Caching / memoisation - store computed results so you never compute the same input twice:

cache = {}

def fib(n: int) -> int:
    if n in cache:
        return cache[n]
    if n <= 1:
        return n
    result = fib(n - 1) + fib(n - 2)
    cache[n] = result
    return result

(Python’s functools.lru_cache decorator does this automatically.)

Examples

Two-Sum in $O(n)$

Given a list of integers and a target, find two numbers that sum to the target. The naive approach tries every pair in $O(n^2)$. With a hash map it is $O(n)$:

def two_sum(nums: list[int], target: int) -> tuple[int, int] | None:
    seen = {}   # value -> index

    for i, num in enumerate(nums):
        complement = target - num
        if complement in seen:
            return (seen[complement], i)
        seen[num] = i

    return None

print(two_sum([2, 7, 11, 15], 9))   # (0, 1) - nums[0] + nums[1] = 9

Finding Duplicates

def has_duplicate(items: list) -> bool:
    return len(items) != len(set(items))

def first_duplicate(items: list):
    seen = set()
    for item in items:
        if item in seen:
            return item
        seen.add(item)
    return None

print(first_duplicate([3, 1, 4, 1, 5, 9]))   # 1

Group Anagrams

Anagrams share the same sorted characters.
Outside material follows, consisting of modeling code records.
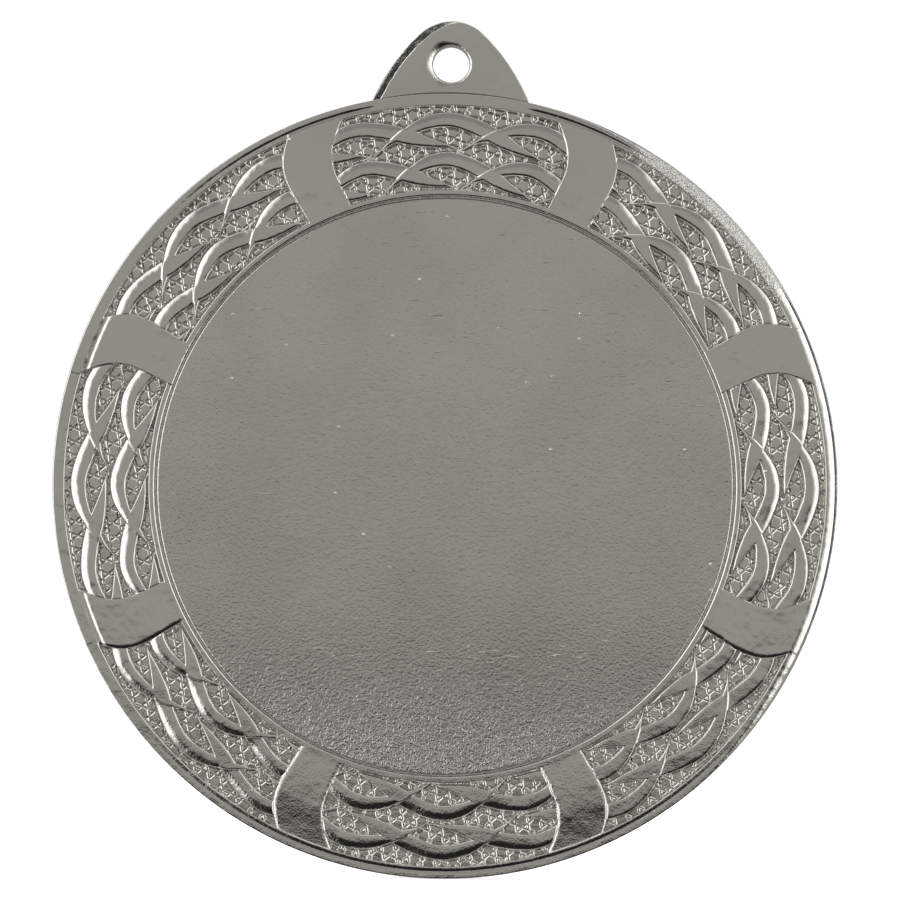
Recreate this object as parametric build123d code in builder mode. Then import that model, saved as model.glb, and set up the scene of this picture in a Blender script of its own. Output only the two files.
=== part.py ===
from build123d import *
import os
from math import cos, radians, sin

# A struck metal award medal that hangs by the hole in its ear.
# Origin: centre of the ribbon hole, midway through the ear. +X is right, +Z is up, and -Y is the way the
# face looks.

# Back plate
disc_radius = 35.0
plate_thickness = 1.6
plate_edge_round = 0.5
hole_to_disc_centre = 37.58

# Ear, a rounded triangle that stands on the disc and is thicker than it, so that its face is nearly level
# with the border's outer rim
ear_thickness = 2.3
ear_tip_height = 3.87  # above the hole's centre
ear_tip_radius = 4.12
ear_tip_half_angle = 43.7  # degrees from the top of the tip to where a flank starts
ear_foot = (7.18, 33.8)  # where a flank ends inside the disc, from the disc's centre
ear_edge_round = 0.45
ear_seat_radius = 34.97  # the ear's thick part ends here, just clear of the border ring
hole_radius = 1.63
hole_lip_round = 0.4

# Reverse of the back plate: a rim and a bead frame two plain sunk fields
reverse_field_depth = 0.2
reverse_rim_inner_radius = 33.6
reverse_bead_outer_radius = 26.3
reverse_bead_inner_radius = 25.5

# Border ring, in heights above the front of the back plate
ring_inner_radius = 25.87
ring_outer_radius = 34.93
ring_edge_round = 0.4
ground_height = 0.25
inner_rim_height = 0.75
inner_rim_outer_radius = 26.45
outer_rim_height = 0.8
outer_rim_inner_radius = 33.85
rim_side_lean = 0.15  # how far each rim's side runs out over its height

# Straps that cross the border, one on each side of every main axis
strap_height = 0.86
strap_side_taper = 25
strap_radii = (26.2, 29.8, 34.1)  # inner end, middle, outer end
strap_near_angles = (19.4, 20.0, 16.6)  # degrees from the main axis at those radii
strap_far_angles = (28.3, 28.7, 25.9)

# Woven strands: two rows of arches, each one lapping over the next
strand_count = 24
strand_row_step = 3.52
strand_height = 0.45  # above the ground
strand_lean = 1.1  # degrees that lift each arch's left end over its neighbour
strand_crest_radius = 33.4
strand_crest_width = 1.5
strand_shoulder = (32.15, 7.5)  # radius, and degrees from the crest, where the crest's arc meets a tail
strand_inner_shoulder = (31.1, 6.0)
strand_tip = (29.8, 14.6)

# Centre plate, and the adhesive film that holds it
adhesive_radius = 25.5
adhesive_thickness = 0.1
centre_plate_radius = 25.7
centre_plate_thickness = 0.4
centre_plate_edge_round = 0.12

ear_front = ear_thickness / 2
plate_back = -ear_thickness / 2
plate_front = plate_back + plate_thickness
disc_centre = (0, 0, -hole_to_disc_centre)
disc_axis = Axis(disc_centre, (0, -1, 0))


def disc_plane(height, turn=0.0, lean=0.0):
    """A plane that faces the front, centred on the disc and this far in front of the ear's middle. It
    leans about its own upward direction, then turns clockwise about the disc's axis."""
    upright = Plane(origin=(0, -height, -hole_to_disc_centre), x_dir=(1, 0, 0), z_dir=(0, -1, 0))
    return upright.rotated((0, 0, lean)).rotated((0, turn, 0))


def polar_point(radius, angle):
    """A point on a disc plane, this many degrees clockwise from the plane's upward direction."""
    return (radius * sin(radians(angle)), radius * cos(radians(angle)))


# Back plate: the disc and its thicker ear, with a round hole and a rounded edge
with BuildPart() as back_plate:
    with BuildSketch(disc_plane(plate_back)):
        Circle(disc_radius)
    extrude(amount=plate_thickness)

    with BuildSketch(disc_plane(plate_back)):
        with BuildLine():
            tip_centre = (0, hole_to_disc_centre + ear_tip_height - ear_tip_radius)
            tip = CenterArc(tip_centre, ear_tip_radius, 90 - ear_tip_half_angle, 2 * ear_tip_half_angle)
            flank = TangentArc(tip @ 0, ear_foot, tangent=(tip % 0) * -1)
            mirror(flank, about=Plane.YZ)
            Line(ear_foot, (-ear_foot[0], ear_foot[1]))
        make_face()
        Circle(ear_seat_radius, mode=Mode.SUBTRACT)
    extrude(amount=ear_thickness)
    fillet(back_plate.faces().sort_by(Axis.Y)[-1].outer_wire().edges(), plate_edge_round)
    ear_face = back_plate.faces().sort_by(Axis.Y)[0]
    seat_edge = ear_face.edges().sort_by(Axis.Z)[0]
    fillet(ear_face.edges() - [seat_edge], ear_edge_round)

    with BuildSketch(disc_plane(plate_back)):
        with Locations((0, hole_to_disc_centre)):
            Circle(hole_radius)
    extrude(amount=ear_thickness, mode=Mode.SUBTRACT)
    hole_wall = back_plate.faces().filter_by(GeomType.CYLINDER).sort_by_distance((0, 0, 0))[0]
    fillet(hole_wall.edges().filter_by(GeomType.CIRCLE), hole_lip_round)

    with BuildSketch(disc_plane(plate_back)):
        Circle(reverse_rim_inner_radius)
        Circle(reverse_bead_outer_radius, mode=Mode.SUBTRACT)
        Circle(reverse_bead_inner_radius)
    extrude(amount=reverse_field_depth, mode=Mode.SUBTRACT)

# Border ring: a turned band with a rim at each side, crossed by straps and filled with woven strands
with BuildPart() as border_ring:
    with BuildSketch(Plane(origin=disc_centre, x_dir=(1, 0, 0), z_dir=(0, 0, -1))):
        with BuildLine():
            Polyline(
                (ring_inner_radius, plate_front),
                (ring_inner_radius, plate_front + inner_rim_height),
                (inner_rim_outer_radius, plate_front + inner_rim_height),
                (inner_rim_outer_radius + rim_side_lean, plate_front + ground_height),
                (outer_rim_inner_radius - rim_side_lean, plate_front + ground_height),
                (outer_rim_inner_radius, plate_front + outer_rim_height),
                (ring_outer_radius, plate_front + outer_rim_height),
                (ring_outer_radius, plate_front),
                close=True,
            )
        make_face()
    revolve(axis=disc_axis)
    rim_edge = border_ring.edges().filter_by(GeomType.CIRCLE).group_by(SortBy.RADIUS)[-1].sort_by(Axis.Y)[0]
    fillet(rim_edge, ring_edge_round)

    for main_axis in range(4):
        with BuildSketch(disc_plane(plate_front, turn=90 * main_axis)):
            with BuildLine():
                near_side = ThreePointArc([polar_point(*end) for end in zip(strap_radii, strap_near_angles)])
                far_side = ThreePointArc([polar_point(*end) for end in zip(strap_radii, strap_far_angles)])
                Line(near_side @ 0, far_side @ 0)
                Line(near_side @ 1, far_side @ 1)
            make_face()
            mirror(about=Plane.YZ)
        extrude(amount=strap_height, taper=strap_side_taper)

    # Each arch reaches down through the ring, and the ring's base is then cut level
    arches = []
    strand_top = plate_front + ground_height + strand_height
    for row in range(2):
        inward = row * strand_row_step
        for strand in range(strand_count):
            turn = strand * 360 / strand_count
            with BuildSketch(disc_plane(strand_top, turn=turn, lean=strand_lean)):
                with BuildLine():
                    crest = ThreePointArc(
                        polar_point(strand_shoulder[0] - inward, -strand_shoulder[1]),
                        polar_point(strand_crest_radius - inward, 0),
                        polar_point(strand_shoulder[0] - inward, strand_shoulder[1]),
                    )
                    underside = ThreePointArc(
                        polar_point(strand_inner_shoulder[0] - inward, -strand_inner_shoulder[1]),
                        polar_point(strand_crest_radius - strand_crest_width - inward, 0),
                        polar_point(strand_inner_shoulder[0] - inward, strand_inner_shoulder[1]),
                    )
                    left_tip = polar_point(strand_tip[0] - inward, -strand_tip[1])
                    right_tip = polar_point(strand_tip[0] - inward, strand_tip[1])
                    Polyline(crest @ 0, left_tip, underside @ 0)
                    Polyline(crest @ 1, right_tip, underside @ 1)
                make_face()
            arches.append(extrude(amount=-plate_thickness, mode=Mode.PRIVATE))
    add(arches)
    split(bisect_by=disc_plane(plate_front))

# Adhesive film under the centre plate
with BuildPart() as centre_adhesive:
    with BuildSketch(disc_plane(plate_front)):
        Circle(adhesive_radius)
    extrude(amount=adhesive_thickness)

# Centre plate: the plain round plate that an emblem is stuck on
with BuildPart() as centre_plate:
    with BuildSketch(disc_plane(plate_front + adhesive_thickness)):
        Circle(centre_plate_radius)
    extrude(amount=centre_plate_thickness)
    fillet(centre_plate.faces().sort_by(Axis.Y)[0].edges(), centre_plate_edge_round)

pieces = {
    "back_plate": back_plate,
    "border_ring": border_ring,
    "centre_adhesive": centre_adhesive,
    "centre_plate": centre_plate,
}
os.makedirs("parts", exist_ok=True)
for name, piece in pieces.items():
    piece.part.label = name
    export_step(piece.part, f"parts/{name}.step")
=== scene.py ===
import math

import bpy
import numpy as np
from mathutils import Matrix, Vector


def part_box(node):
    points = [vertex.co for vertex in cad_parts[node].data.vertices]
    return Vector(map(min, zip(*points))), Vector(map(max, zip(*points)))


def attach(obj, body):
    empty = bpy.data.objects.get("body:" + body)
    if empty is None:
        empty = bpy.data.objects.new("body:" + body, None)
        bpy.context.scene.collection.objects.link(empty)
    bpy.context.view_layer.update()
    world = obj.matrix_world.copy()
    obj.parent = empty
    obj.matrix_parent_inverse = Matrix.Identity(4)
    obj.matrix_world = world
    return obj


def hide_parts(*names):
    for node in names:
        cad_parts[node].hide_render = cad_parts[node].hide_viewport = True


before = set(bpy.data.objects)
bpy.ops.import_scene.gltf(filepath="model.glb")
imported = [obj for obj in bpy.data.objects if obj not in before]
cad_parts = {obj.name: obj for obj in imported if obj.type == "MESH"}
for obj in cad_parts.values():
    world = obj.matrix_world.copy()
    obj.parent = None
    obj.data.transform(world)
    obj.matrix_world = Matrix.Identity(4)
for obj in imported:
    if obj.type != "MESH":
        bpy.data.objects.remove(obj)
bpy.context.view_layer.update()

MM = 0.001  # sizes below are in millimetres, and meshes are in metres
quick_step = 1


def box_mm(node):
    """A CAD node's lowest and highest corners, in millimetres."""
    return [np.array(corner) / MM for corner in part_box(node)]


plate_low, plate_high = box_mm("back_plate")
ring_low, ring_high = box_mm("border_ring")
centre_low, centre_high = box_mm("centre_plate")

disc_radius = (plate_high[0] - plate_low[0]) / 2
disc_z = plate_low[2] + disc_radius  # height of the disc's centre; the ribbon hole is at the origin
plate_back_y = plate_high[1]
ear_front_y = plate_low[1]
ring_base_y = ring_high[1]
ring_height = ring_high[1] - ring_low[1]
ring_outer = (ring_high[0] - ring_low[0]) / 2
centre_radius = (centre_high[0] - centre_low[0]) / 2

# --- shared shape helpers -------------------------------------------------------------------------


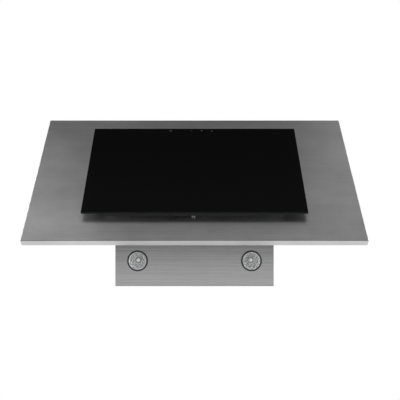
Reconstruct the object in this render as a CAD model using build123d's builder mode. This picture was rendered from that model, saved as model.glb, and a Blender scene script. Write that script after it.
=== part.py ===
from build123d import *
from math import cos, radians, sin
import os

# Wall-hung inclined range hood, in millimetres.
# X runs left to right, the wall is the plane Y = 0, the front is -Y and +Z is up.
# The origin is the centre of the two upper wall holes, on the back face of the back panel.
# Heights in the sizes below are measured up from the plate's lowest edge, depths out from the
# wall, and rises up the slope from the plate's lower edge.

# Steel sheet, seams, running clearances, and how far a cut runs past what it cuts
sheet = 1.0
seam = 0.3
pin_clearance = 0.05
slide_gap = 0.6
overshoot = 1.0
mount_rise = 290.0

# Sloping front plate
plate_width = 900.0
plate_length = 500.0
plate_depth = 18.0
plate_tilt = 45.0
plate_foot = 120.0
plate_return = 12.0
plate_corner = 2.0
plate_fold = 1.8
stiffener_place = 330.0
stiffener_width = 40.0
stiffener_foot = 8.0

# Body behind the plate
body_width = 413.0
body_depth = 330.0
body_top = 330.0
body_flange = 12.0
lamp_recess = 20.0
wall_hole_radius = 4.2
wall_hole_spacing = 340.0
lower_hole_drop = 230.0
top_screw_inset = 40.0

# Suction opening and the frame behind it
opening_width = 396.0
opening_low = 93.0
opening_length = 207.0
opening_corner = 12.0
frame_foot = 8.0
ledge_width = 6.0
slope_screw_inset = 45.0

# Grease filter
filter_clearance = 1.5
filter_depth = 10.0
filter_inset = 2.0
filter_rim = 9.0
net_thickness = 1.0
net_gap = 20.0
net_rib = 4.0
tab_width = 20.0
tab_reach = 2.5
tab_place = 100.0

# Latch in the lower rim of the filter
latch_width = 50.0
latch_height = 16.0
latch_thickness = 2.0
latch_travel = 5.0
latch_wall = 3.0
bolt_width = 24.0
bolt_reach = 4.0
grip_width = 40.0
grip_height = 3.0
spring_room = 6.0
spring_wire = 0.4
spring_radius = 2.4
spring_turns = 6

# Glass panel
glass_width = 603.0
glass_length = 352.0
glass_low = 81.0
glass_thickness = 5.0
glass_edge = 0.8
glass_corner = 2.0
panel_standoff = 20.5
tray_width = 480.0
tray_depth = 8.0
tray_top_margin = 2.0
tray_flange = 8.0
touch_width = 160.0
touch_height = 20.0
touch_depth = 5.0
touch_place = -12.0
touch_wall = 1.2
board_thickness = 1.6
bumper_radius = 7.0
bumper_place = 220.0
bumper_rise = 40.0

# Panel hinge
hinge_place = 200.0
hinge_drop = 4.0
hinge_standoff = 4.5
hinge_pin_radius = 1.5
hinge_pin_head = 2.2
hinge_pin_head_height = 1.2
hinge_ear_radius = 2.8
hinge_ear_thickness = 1.5
hinge_lug_width = 12.0
hinge_lug_radius = 2.8
hinge_side_gap = 0.5
hinge_base_length = 36.0
hinge_base_thickness = 1.2
hinge_arm_thickness = 1.5
hinge_first_screw = 14.0
hinge_screw_pitch = 10.0

# Spring clip at the panel's lower edge
clip_place = -3.0
clip_rise = 4.0
prong_width = 3.0
prong_pitch = 5.3
prong_thickness = 1.0
prong_reach = 5.0
clip_base_width = 14.0
clip_base_height = 6.0
clip_clearance = 1.0
socket_wall = 2.0
socket_depth = 7.0

# Lamps
lamp_spacing = 297.0
lamp_depth = 66.0
lamp_ring_radius = 27.2
lamp_sight_radius = 23.4
lamp_tube_radius = 25.4
lamp_tube_wall = 0.8
lamp_ring_thickness = 1.6
lamp_ring_edge = 0.7
lamp_tube_height = 12.0
lamp_radius = 24.2
lamp_lens_thickness = 1.2
reflector_height = 32.0
reflector_neck = 9.5
reflector_wall = 1.2
reflector_belly = 19.5
lamp_base_height = 12.0
capsule_radius = 4.5
capsule_length = 15.0
capsule_tip = 2.5
holder_radius = 14.0
holder_height = 18.0
contact_radius = 2.3
contact_height = 7.0
contact_spacing = 10.0
clamp_width = 8.0
clamp_reach = 13.0
clamp_rise = 11.0
clamp_thickness = 0.8
clamp_toe = 2.0

# Blower
wheel_radius = 62.0
wheel_half = 52.0
wheel_disc = 2.0
wheel_ring = 2.0
wheel_ring_width = 4.0
blade_count = 30
blade_thickness = 1.0
blade_length = 12.0
blade_circle = 56.0
blade_angle = 30.0
hub_radius = 10.0
hub_half = 11.0
scroll_half = 60.0
scroll_wall = 2.0
scroll_start = 70.0
scroll_growth = 7.0
tongue_shift = 10.0
blower_drop = 96.0
gasket_thickness = 2.0
outlet_flange = 10.0
inlet_radius = 50.0
inlet_throat = 47.0
inlet_flange = 56.0
inlet_depth = 4.0
inlet_thickness = 1.5

# Motor
shaft_radius = 4.0
shaft_tail = 2.0
motor_radius = 40.0
motor_start = 13.0
motor_end = 84.0
stack_start = 28.0
stack_end = 60.0
stator_bore = 26.0
rotor_gap = 0.5
rotor_overhang = 3.0
winding_length = 8.0
winding_radius = 36.0
cap_wall = 2.0
cap_flange = 46.0
bearing_radius = 8.0
bearing_width = 5.0
bearing_boss = 3.0
bracket_ring = 48.0
bracket_radius = 68.0
bracket_circle = 63.0
bracket_arm = 12.0
bracket_plate = 2.0
bracket_arms = 3
bracket_turn = 30.0
grommet_radius = 5.0
grommet_height = 4.0

# Outlet collar and its two flaps
duct_radius = 75.0
collar_height = 60.0
collar_base = 170.0
flap_gap = 1.6
flap_thickness = 1.2
flap_rise = 9.0
flap_edge = 4.0
flap_lip = 5.0
flap_pin_radius = 1.5
knuckle_radius = 3.0
knuckle_length = 28.0
knuckle_pitch = 30.0

# Telescopic chimney
chimney_width = 320.0
chimney_depth = 270.0
upper_height = 450.0
chimney_flange = 14.0
chimney_return = 15.0
chimney_screw_back = 54.0
chimney_screw_front = 202.0
chimney_screw_across = 80.0
bracket_height = 26.0
bracket_clear = 4.3
bracket_tab = 30.0
bracket_thickness = 2.0
bracket_hole_radius = 3.0
bracket_hole_spacing = 240.0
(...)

Use that as the hash map key:

from collections import defaultdict

def group_anagrams(words: list[str]) -> list[list[str]]:
    groups = defaultdict(list)
    for word in words:
        key = tuple(sorted(word))
        groups[key].append(word)
    return list(groups.values())

words = ["eat", "tea", "tan", "ate", "nat", "bat"]
print(group_anagrams(words))
# [['eat', 'tea', 'ate'], ['tan', 'nat'], ['bat']]

Summary

Hash maps give you $O(1)$ average-case lookup, insert, and delete by using a hash function to map keys to array indices. Python’s dict and set are fast, battle-tested implementations. Reach for them whenever you need to count, group, deduplicate, or cache results - and reach for Counter and defaultdict to avoid boilerplate around common patterns.